A second townhouse was a 70-room house located at 1 East 71st Street, New York City that was designed by Whitney Warren and has also since been demolished.

==Personal life==
In 1877, Florence married Hamilton McKown Twombly (1849-1910). He was a son of Alexander Hamilton Twombly (1804–1870) and Caroline (née McKown) Twombly (1821–1881). Together, they had four children:

- Alice Twombly (1879–1896), who died at the age of sixteen on the eve of her society debut.
- Florence Vanderbilt Twombly (1881–1969), who married William Armistead Moale Burden (1877–1909), a son of I. Townsend Burden, in 1904.
- Ruth Vanderbilt Twombly (1885–1954), tennis coach and athlete, founder of charity thrift store "The Opportunity Shop" in Manhattan, and philanthropist. A lesbian, she did not marry. A New York Times article claimed she struggled heavily with alcoholism. She ultimately died from heart failure at the Ritz Hotel in Paris.
- Hamilton McKown Twombly Jr. (1888–1906), who drowned in an incident at a summer camp where he was working as a camp counselor.

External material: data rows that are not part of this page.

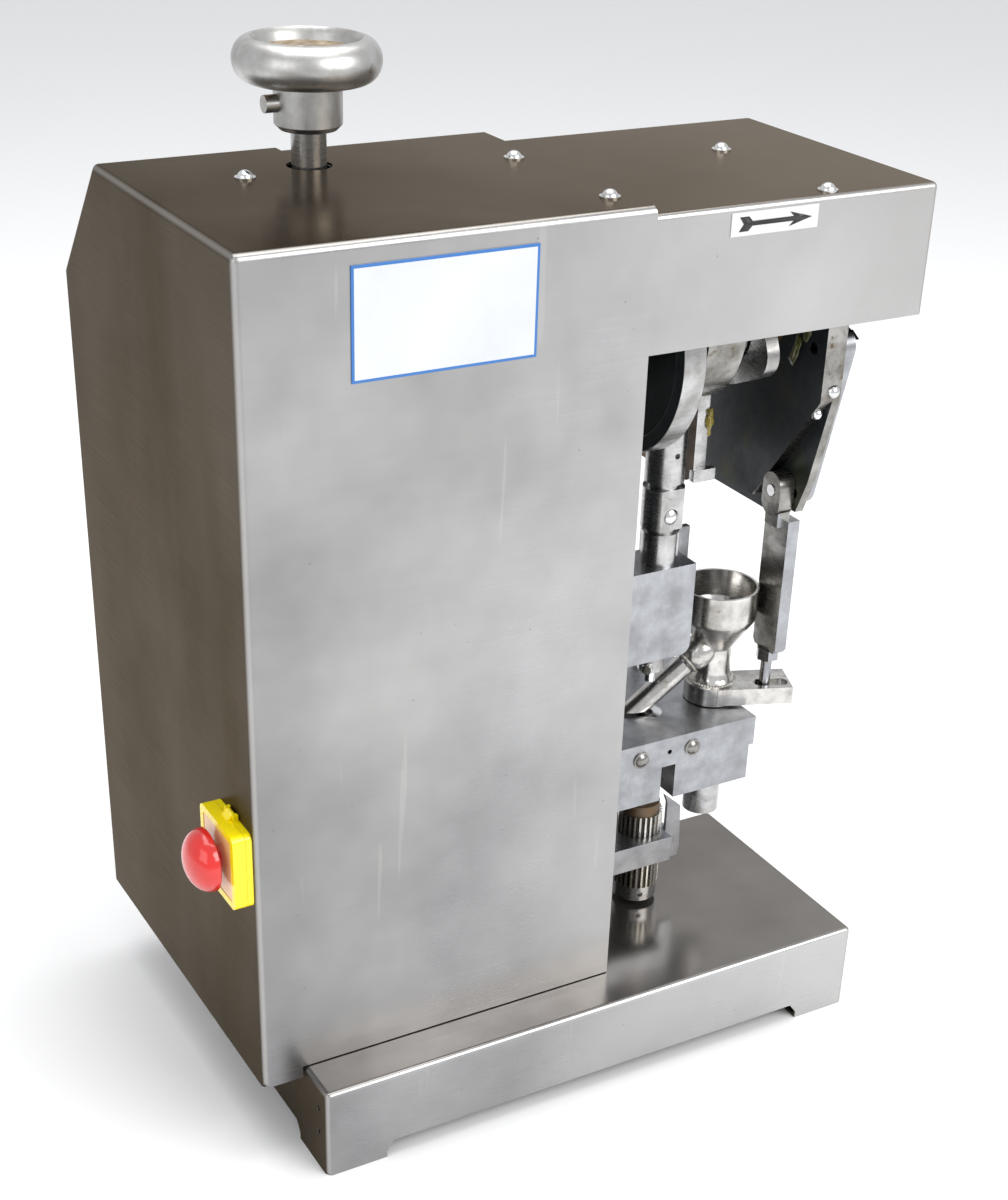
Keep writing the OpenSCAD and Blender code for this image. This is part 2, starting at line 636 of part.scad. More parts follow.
module estop_lid() color("#ffe600") {
    difference() {
        plate_yz(lid_x0, lid_x1) stop_outline(0, 6);
        plate_yz(lid_x0 + 3, lid_x1 + 1) stop_outline(3, 3.5);
        plate_yz(lid_x0 - 1, lid_x1 + 1) stop_outline(6, 2);
    }
    cyl_y(2.3, stop_y - 5.5, stop_y + 5.5, hinge_x, hinge_z);
    cyl_y(1.2, stop_y - 9, stop_y + 9, hinge_x, hinge_z);
    plate_xz(stop_y - 5.5, stop_y + 5.5) polygon([[lid_x1 - 3, stop_z + half - 2],
        [lid_x1 - 3, stop_z + half + 1], [hinge_x - 0.5, hinge_z + 2], [hinge_x - 0.5, hinge_z - 0.5],
        [lid_x1, stop_z + half + 0.5], [lid_x1, stop_z + half - 2]]);
}
// Tinted window set in the lid, with the button's guide hole.
module estop_window() color("#ff9d2e", 0.6) difference() {
    plate_yz(lid_x0 + 0.5, lid_x0 + 3) stop_outline(6, 2);
    cyl_x(10 + fit, lid_x0 - 1, lid_x0 + 5, stop_y, stop_z);
}
module estop_button() color("#e0322c") {
    depth = lid_x0 - 3.5 - stop_tip;
    translate([stop_tip, stop_y, stop_z]) rotate([0, 90, 0]) rotate_extrude($fn = 96) polygon(concat(
        [[0, 0]], [for (a = [10 : 10 : 80]) [25.5 * sin(a), 17 * (1 - cos(a))]],
        [[25.7, 17], [25.7, 20], [24, 21.2], [18, 21.6], [17, depth], [10, depth], [10, depth + 7.5],
         [0, depth + 7.5]]));
}

placed() base_plinth();
placed() frame_column();
placed() head_beam();
placed() top_plate();
placed() inner_bearing_plate();
placed() bearing_shoe();
placed() end_plate();
placed() end_plate_screws();
placed() shaft_bushes();
placed() rear_cover();
placed() cover_floor();
placed() head_cover();
placed() cover_screws();
placed() label_plate();
placed() arrow_plate();
placed() cable_gland();
placed() die_table();
placed() table_screws();
placed() die();
placed() spindle_bush();
placed() guide_block();
placed() oil_nipple();
placed() worm_brackets();
placed() motor_bracket();
placed() motor();
placed() drive_belt();
placed() estop_base();
placed() start_button();
placed() stop_button();
placed() estop_lid();
placed() estop_window();
placed() estop_button();
placed() main_shaft();
placed() eccentric();
placed() flywheel();
placed() worm_wheel();
placed() lift_cam();
placed() feed_cam();
placed() eccentric_strap();
placed() conrod();
placed() conrod_bolt();
placed() ram();
placed() punch_screw();
placed() upper_punch();
placed() worm_shaft();
placed() worm();
placed() handwheel();
placed() motor_pulley();
placed() feed_lever();
placed() feed_rod();
placed() feed_bolts();
placed() hopper();
placed() feed_tube();
placed() hopper_arm();
placed() hopper_spindle();
placed() lift_bar();
placed() lift_rod();
placed() lower_punch();
placed() upper_ring();
placed() lower_ring();
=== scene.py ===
"""Visual model of the single-punch tablet press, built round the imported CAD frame."""
import math

import bmesh
import bpy
from mathutils import Matrix, Vector, noise


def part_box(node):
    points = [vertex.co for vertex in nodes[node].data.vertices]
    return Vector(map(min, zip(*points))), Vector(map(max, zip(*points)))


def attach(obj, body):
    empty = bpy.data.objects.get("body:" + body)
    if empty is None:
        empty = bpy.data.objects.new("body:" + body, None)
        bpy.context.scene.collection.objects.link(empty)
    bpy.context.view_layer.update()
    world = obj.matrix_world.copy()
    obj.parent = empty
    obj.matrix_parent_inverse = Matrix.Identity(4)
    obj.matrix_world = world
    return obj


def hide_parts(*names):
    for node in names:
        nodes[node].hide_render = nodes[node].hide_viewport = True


MM = 0.001
DRAWING_SHIFT = 10.5    # mm that the part's frame lies to the right of the drawing's
NEAR = 1e-5             # m within which a point lies on a box's face
SAME_POINT = 1e-6       # m within which two mesh points are one

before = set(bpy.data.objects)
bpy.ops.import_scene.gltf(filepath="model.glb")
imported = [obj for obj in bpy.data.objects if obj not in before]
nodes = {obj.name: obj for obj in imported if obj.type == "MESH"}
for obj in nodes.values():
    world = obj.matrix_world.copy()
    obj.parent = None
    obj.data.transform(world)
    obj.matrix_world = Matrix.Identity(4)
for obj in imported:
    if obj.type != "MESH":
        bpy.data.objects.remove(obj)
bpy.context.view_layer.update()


# ---- material helpers --------------------------------------------------------


SOCKETS = {"color": "Base Color", "metal": "Metallic", "rough": "Roughness", "coat": "Coat Weight",
           "coat_rough": "Coat Roughness", "clear": "Transmission Weight", "ior": "IOR",
           "edge_tint": "Specular Tint"}


class Recipe:
    """A material's node tree, with short calls for the textures that the finishes share."""

    def __init__(self, name):
        self.material = bpy.data.materials.new(name)
        self.material.use_nodes = True
        self.tree = self.material.node_tree
        self.shader = self.tree.nodes["Principled BSDF"]
        self.place = self.tree.nodes.new("ShaderNodeTexCoord").outputs["Object"]

    def feed(self, socket, value):
        """Links an output to a socket, or sets a number, a vector or a colour without its alpha."""
        if isinstance(value, bpy.types.NodeSocket):
            self.tree.links.new(value, socket)
        elif socket.type == "RGBA":
            socket.default_value = (*value, 1)
        else:
            socket.default_value = value

    def set(self, **values):
        for key, value in values.items():
            self.feed(self.shader.inputs[SOCKETS[key]], value)
        return self

    def add(self, kind, inputs, **settings):
        """A new node with its settings, and its inputs fed by name or index."""
        node = self.tree.nodes.new(kind)
        for key, value in settings.items():
            setattr(node, key, value)
        for key, value in inputs.items():
            self.feed(node.inputs[key], value)
        return node

    def mapping(self, stretch, shift=0.0):
        inputs = {"Scale": stretch, "Location": (shift, shift, shift), "Vector": self.place}
        return self.add("ShaderNodeMapping", inputs).outputs[0]

    def noise(self, scale, detail=4.0, rough=0.55, stretch=(1, 1, 1), warp=0.0, shift=0.0):
        inputs = {"Vector": self.mapping(stretch, shift), "Scale": scale, "Detail": detail, "Roughness": rough,
                  "Distortion": warp}
        return self.add("ShaderNodeTexNoise", inputs).outputs["Fac"]

    def cells(self, scale):
        inputs = {"Vector": self.mapping((1, 1, 1)), "Scale": scale}
        return self.add("ShaderNodeTexVoronoi", inputs).outputs["Distance"]

    def remap(self, value, low, high, to_low=0.0, to_high=1.0):
        inputs = {0: value, 1: low, 2: high, 3: to_low, 4: to_high}
        return self.add("ShaderNodeMapRange", inputs).outputs[0]

    def math(self, operation, a, b=0.0):
        return self.add("ShaderNodeMath", {0: a, 1: b}, operation=operation).outputs[0]

    def mix(self, factor, a, b):
        return self.add("ShaderNodeMix", {0: factor, 6: a, 7: b}, data_type="RGBA").outputs[2]

    def axis(self, index):
        """The place along one of the object's axes, in metres."""
        return self.add("ShaderNodeSeparateXYZ", {0: self.place}).outputs[index]

    def facing(self, index):
        """The surface normal's own component along one of the object's axes."""
        normal = self.add("ShaderNodeNewGeometry", {}).outputs["Normal"]
        return self.add("ShaderNodeSeparateXYZ", {0: normal}).outputs[index]

    def bump(self, height, strength=0.2, distance=0.0005):
        inputs = {"Strength": strength, "Distance": distance, "Height": height}
        self.feed(self.shader.inputs["Normal"], self.add("ShaderNodeBump", inputs).outputs[0])
        return self


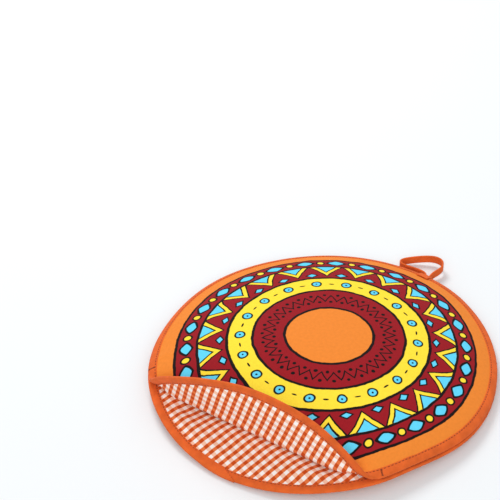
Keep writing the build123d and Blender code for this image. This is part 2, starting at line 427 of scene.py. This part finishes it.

Morristown farmer Caroline Foster was once invited to a dinner party at the Vanderbilt-Twombly Estate (now part of Fairleigh Dickinson University). Her friend Russel Myers described Foster's experience at the Twomblys':[Foster was] greeted at the door by the butler, and Mrs. Twombly would be there. [Foster] would be introduced around and greet everybody and have a drink...After dinner, as was usual in those days, the gentlemen would go to one room with cigars and the ladies would go to another room...[After that,] Mrs. Twombly would come around and see each guest. When she got to the last person, she would say to the butler, "It is time." That meant time to go. People who had never been there before and did not realize what time to have their coachman return were left standing at the door.Her husband died in 1910 after an extended illness. According to an obituary, his death was from "cancer and a broken heart" over the death of his son. She died April 11, 1952, in New York City, having outlived her husband by 42 years. She is in interred at Woodlawn Cemetery in the Bronx.

===Descendants===
Through her daughter Florence, she was the maternal grandmother of William A. M. Burden Jr. (1906–1984), a banker who served as U.S. Ambassador to Belgium from 1959 to 1961, and Shirley Carter Burden (1908–1989), a prominent photographer.